Short task: Give back an exact copy of the lines from the start of the material through the line bearing "flap's fabric, one". Include both ends and nothing else.
Start Dataset rows
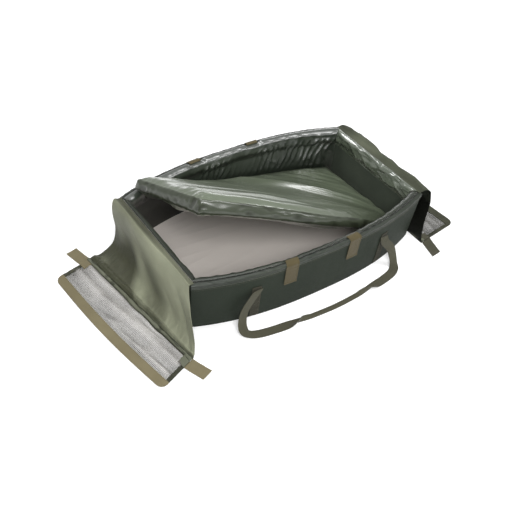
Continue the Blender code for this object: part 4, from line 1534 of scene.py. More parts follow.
@dataclass
class RightFlap:
    """The right flap's fabric, one panel that bulges from the rim and folds back to the wall's foot."""

    bench: Bench
    sizes: FlapSizes = field(default_factory=FlapSizes)
    bulge: float = 0.075
    puff: float = 0.014
    fold_height: float = 0.160
    seam_reach: float = 0.0085
    fold_share: float = 0.45
    fold_blend: float = 0.012
    fold_ys: Spot = (0.276, -0.280)
    seam_ys: Spot = (0.310, -0.345)
    upper_shares: Shares = (
        (0.00, 0.00, 1.000), (0.24, -0.02, 1.020), (0.54, 0.12, 0.880), (0.82, 0.48, 0.520),
        (1.00, 1.00, 0.000),
    )
    lower_shares: Shares = (
        (1.00, 0.0, 1.000), (0.98, 0.04, 0.800), (0.72, 0.1936, 0.560), (0.34, 0.5184, 0.280),
        (0.06, 0.8281, 0.090), (0.00, 1.0, 0.000),
    )

    def _route(self, root_y: float, fold_y: float, seam_y: float) -> tuple[list[Vector], list[Vector]]:
        """Return the places down one edge.

        Args:
            root_y: Where the edge starts.
            fold_y: Where it meets the fold.
            seam_y: Where it ends.

        Returns:
            The places from the hinge to the fold, and those from the fold to the seam.
        """
        sizes = self.sizes
        rim, fold = sizes.rim_edge_x, self.fold_height
        seam = rim + self.seam_reach - sizes.lying - 0.0007
        hinge = Vector((sizes.hinge_x, root_y, sizes.hinge_height))
        above, below = (fold + sizes.lying + 0.0003, sizes.hinge_height), (sizes.lying, fold)
        upper = between(self.upper_shares, (rim, rim + self.bulge), (root_y, fold_y), above)
        return [hinge] + upper, between(self.lower_shares, (seam, rim + self.bulge), (fold_y, seam_y), below)

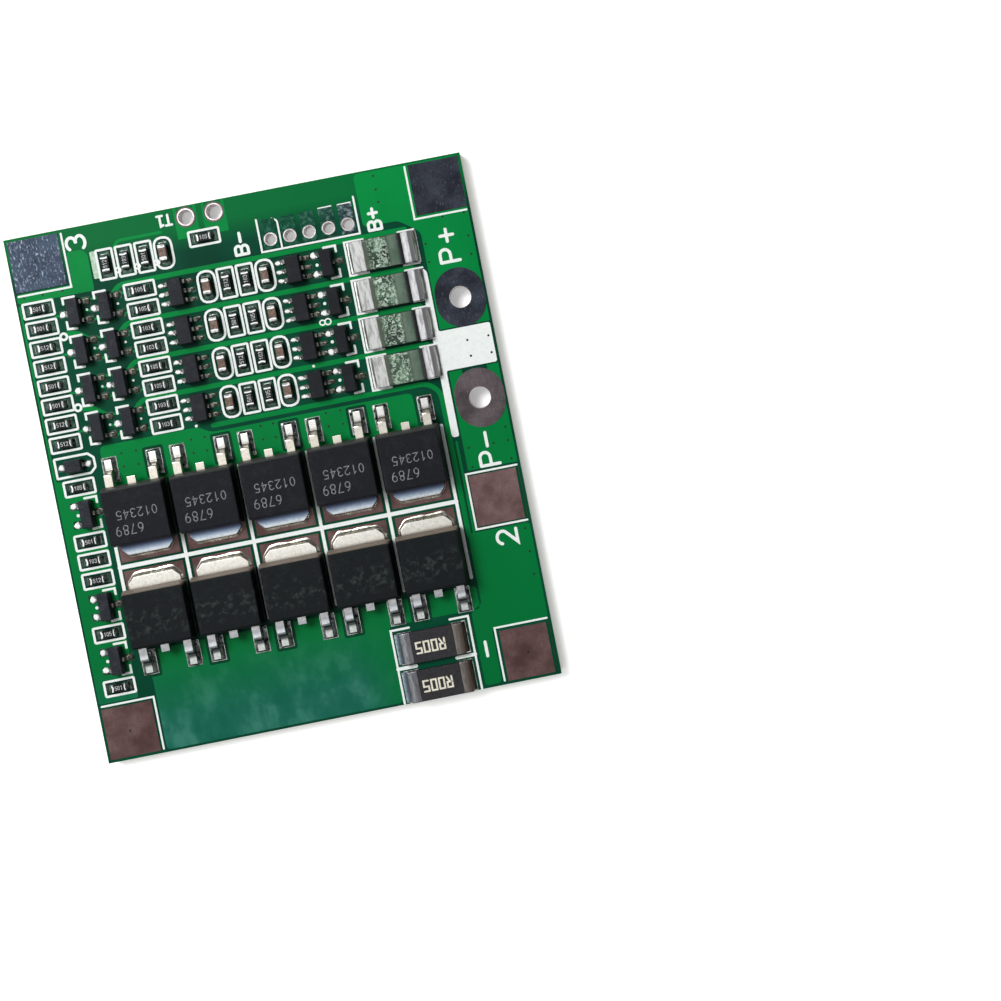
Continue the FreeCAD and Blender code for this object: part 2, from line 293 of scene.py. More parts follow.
def piece(name, mesh, material, smooth=False):
    """Turns a mesh drawn in board millimetres into an object that rides with the board."""
    bmesh.ops.recalc_face_normals(mesh, faces=mesh.faces)
    bmesh.ops.transform(mesh, matrix=board_to_frame, verts=mesh.verts)
    data = bpy.data.meshes.new(name)
    mesh.to_mesh(data)
    mesh.free()
    data.materials.append(material)
    if smooth:
        data.shade_smooth()
        data.set_sharp_from_angle(angle=math.radians(50))
    thing = bpy.data.objects.new(name, data)
    bpy.context.scene.collection.objects.link(thing)
    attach(thing, "root")


def mask_piece(name, mesh, material):
    """A layer on the board's face."""
    piece(name, mesh, material)


def tinned_piece(name, mesh, material, smooth=True):
    """Solder or plating."""
    piece(name, mesh, material, smooth)


# Materials
def tint(red, green, blue):
    """A screen colour of 0 to 255 as the linear colour that a shader takes."""
    channels = []
    for value in (red, green, blue):
        share = value / 255
        channels.append(share / 12.92 if share <= 0.04045 else ((share + 0.055) / 1.055) ** 2.4)
    return (*channels, 1.0)


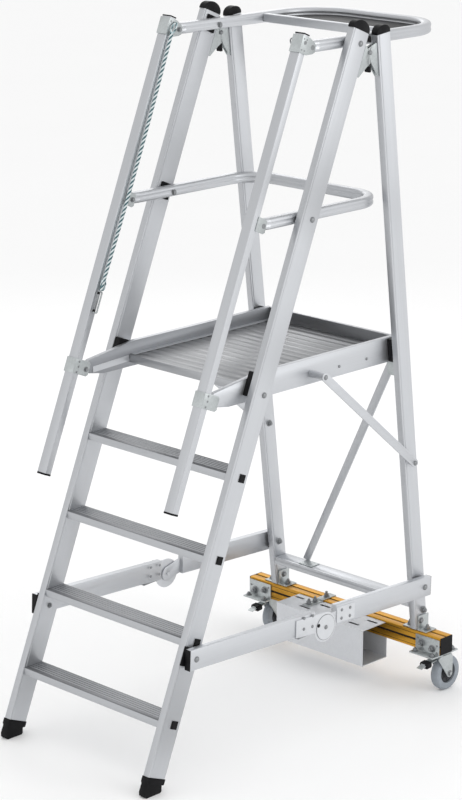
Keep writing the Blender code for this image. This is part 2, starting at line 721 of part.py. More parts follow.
def post_brackets(side, sign):
    """Top and deck brackets wrap the post's front; the knee bracket sits behind it."""
    post_front = -(POST_AHEAD + POST_DEPTH / 2) - GAP
    post_rear = -(POST_AHEAD - POST_DEPTH / 2) + GAP
    front = post_front - 0.0025
    wrap = [(post_front, 0.05)]
    behind = [(-0.06, post_rear), (post_rear + 0.0016, 0.05)]
    top = [(-0.030, front), (0.024, front), (0.024, -0.020), (0.015, 0.006), (0.010, 0.012),
           (-0.012, 0.014), (-0.020, 0.004), (-0.030, -0.020)]
    knee = [(-0.022, -0.031), (0.022, -0.031), (0.022, -0.010), (0.018, 0.010),
            (-0.018, 0.012), (-0.024, 0.004)]
    foot = [(-0.022, front), (0.026, front), (0.026, 0.006), (0.019, 0.0135),
            (-0.016, 0.0135), (-0.022, 0.006)]
    post_bracket("post_top_bracket_" + side, TOP_PIVOT_Z, top, wrap, sign, -0.0125, 0.0125)
    post_bracket("post_knee_bracket_" + side, KNEE_PIVOT_Z, knee, behind, sign, -0.0125, 0.0125)
    post_bracket("post_deck_bracket_" + side, DECK_PIVOT_Z, foot, wrap, sign, -0.0168, -0.0002)


# ---------------------------------------------------------------- side stays
STAY_FRONT = (stile_y(STAY_FRONT_Z), STAY_FRONT_Z)
STAY_REAR = (leg_y(STAY_REAR_Z), STAY_REAR_Z)
_run = (STAY_REAR[0] - STAY_FRONT[0], STAY_REAR[1] - STAY_FRONT[1])
_length = math.hypot(*_run)
STAY_ALONG = (_run[0] / _length, _run[1] / _length)
STAY_UP = (-STAY_ALONG[1], STAY_ALONG[0])
KNEE_ALONG = ((STAY_KNEE_Y - STAY_FRONT[0]) * STAY_ALONG[0]
              + (STAY_KNEE_Z - STAY_FRONT[1]) * STAY_ALONG[1])


def stay_point(s, t):
    """Point s along the stay's centre line from its front pivot and t above it."""
    return local(STAY_FRONT, STAY_ALONG, STAY_UP, s, t)


def stay_front_bar(side, sign):
    h, c = STAY_HEIGHT / 2, 0.002
    end = KNEE_ALONG - 0.047
    start = -STAY_LEAD
    outline = [stay_point(start, -h + c), stay_point(start + c, -h), stay_point(end, -h),
               stay_point(end, h), stay_point(start + c, h), stay_point(start, h - c)]
    body = prism("stay_front_" + side, outline, sign * STAY_X0, sign * STAY_X1, aluminium())
    spacer = prism("stay_spacer_" + side, disc(*STAY_FRONT, 0.014, 12),
                   sign * (STILE_OUTER_X + GAP), sign * (STAY_X0 + 0.002), galvanised())
    combine(body, spacer, "UNION")


def stay_hinge_plate(side, sign):
    """Round hinge plate with its strap riveted to the front bar, and the knee pin."""
    cy, cz = STAY_KNEE_Y, STAY_KNEE_Z
    outline = [(cy - 0.135, cz + 0.056), (cy - 0.020, cz + 0.050)]
    outline += arc(cy, cz, 0.050, 90, -170, 20)
    outline += [(cy - 0.135, cz - 0.002)]
    body = prism("stay_hinge_plate_" + side, outline, sign * (STAY_X1 + GAP),
                 sign * (STAY_X1 + GAP + 0.004), galvanised(), smooth=True)
    pin = prism("knee_pin_" + side, disc(cy, cz, 0.006, 12), sign * 0.350,
                sign * (STAY_X1 + 0.007), galvanised())
    combine(body, pin, "UNION")


def stay_rear_bar(side, sign):
    """Rear bar with its tongue round the knee pin."""
    h, c = STAY_HEIGHT / 2, 0.002
    start = KNEE_ALONG + 0.054
    end = _length + 0.028
    outline = [stay_point(start, -h), stay_point(end - c, -h), stay_point(end, -h + c),
               stay_point(end, h - c), stay_point(end - c, h), stay_point(start, h)]
    body = prism("stay_rear_" + side, outline, sign * STAY_X0, sign * STAY_X1, aluminium())
    cy, cz = STAY_KNEE_Y, STAY_KNEE_Z
    tongue = arc(cy, cz, 0.026, 90, 270, 8)
    tongue += [stay_point(KNEE_ALONG + 0.070, -h + 0.006),
               stay_point(KNEE_ALONG + 0.070, h - 0.012)]
    plate = prism("tongue_" + side, tongue, sign * 0.3535, sign * 0.3595, galvanised())
    combine(body, plate, "UNION")
    hole = prism("hole_knee_" + side, disc(cy, cz, 0.0066, 12), sign * 0.33, sign * 0.38,
                 galvanised())
    combine(body, hole, "DIFFERENCE")


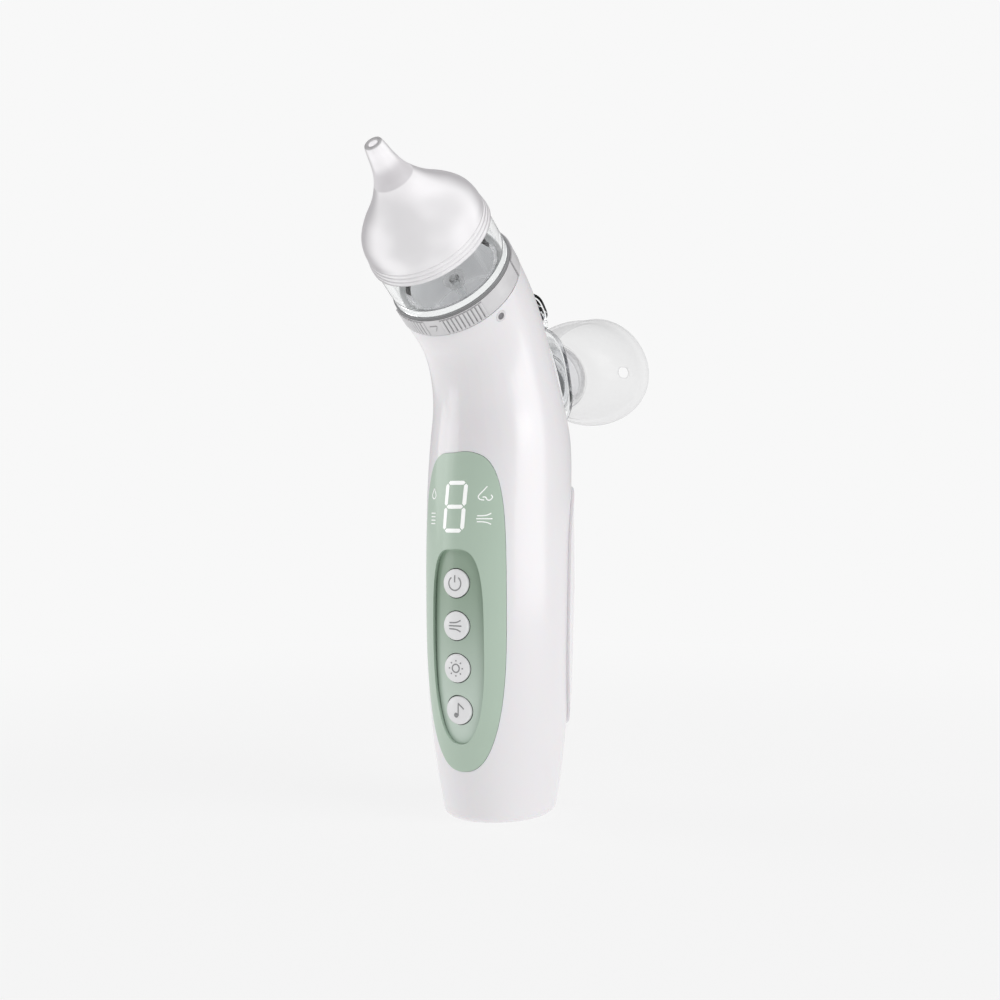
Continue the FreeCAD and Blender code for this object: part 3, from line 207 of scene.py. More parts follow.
def solid(name, colour, roughness, metallic=0.0, coat=0.0, grain=2500.0, depth=2e-6,
          stretch=(1, 1, 1)):
    """Opaque finish: faint blotches of colour, uneven gloss and a fine moulded or ground grain."""
    material = blank(name)
    wide = noise(material, 90.0)
    fine = noise(material, grain, 2.0, stretch)
    colour = mixed_colour(material, wide, shaded(colour, 0.97), shaded(colour, 1.03))
    shader = add(
        material, "BsdfPrincipled", Base_Color=colour, Metallic=metallic, Coat_Weight=coat,
        Coat_Roughness=0.08, Roughness=between(material, fine, roughness - 0.04, roughness + 0.04),
        Normal=bump(material, fine, depth))
    return finished(material, shader.outputs[0])


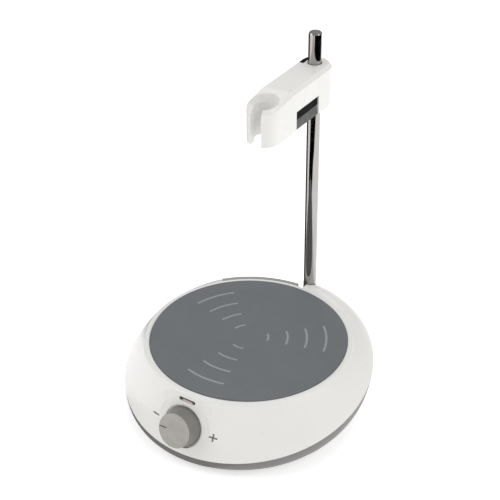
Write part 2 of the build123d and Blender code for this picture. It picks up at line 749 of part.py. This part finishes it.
End Dataset rows
Solution for this problem:
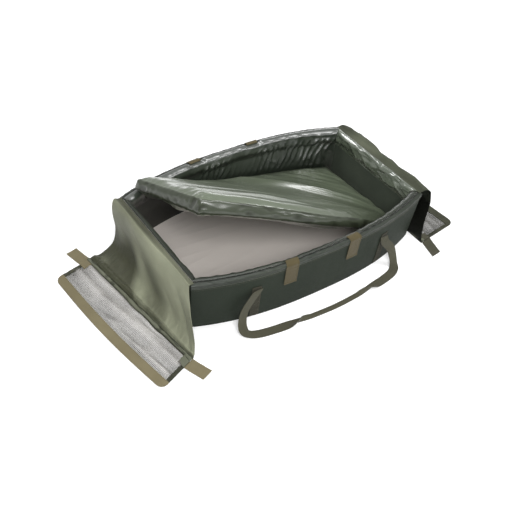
Continue the Blender code for this object: part 4, from line 1534 of scene.py. More parts follow.
@dataclass
class RightFlap:
    """The right flap's fabric, one panel that bulges from the rim and folds back to the wall's foot."""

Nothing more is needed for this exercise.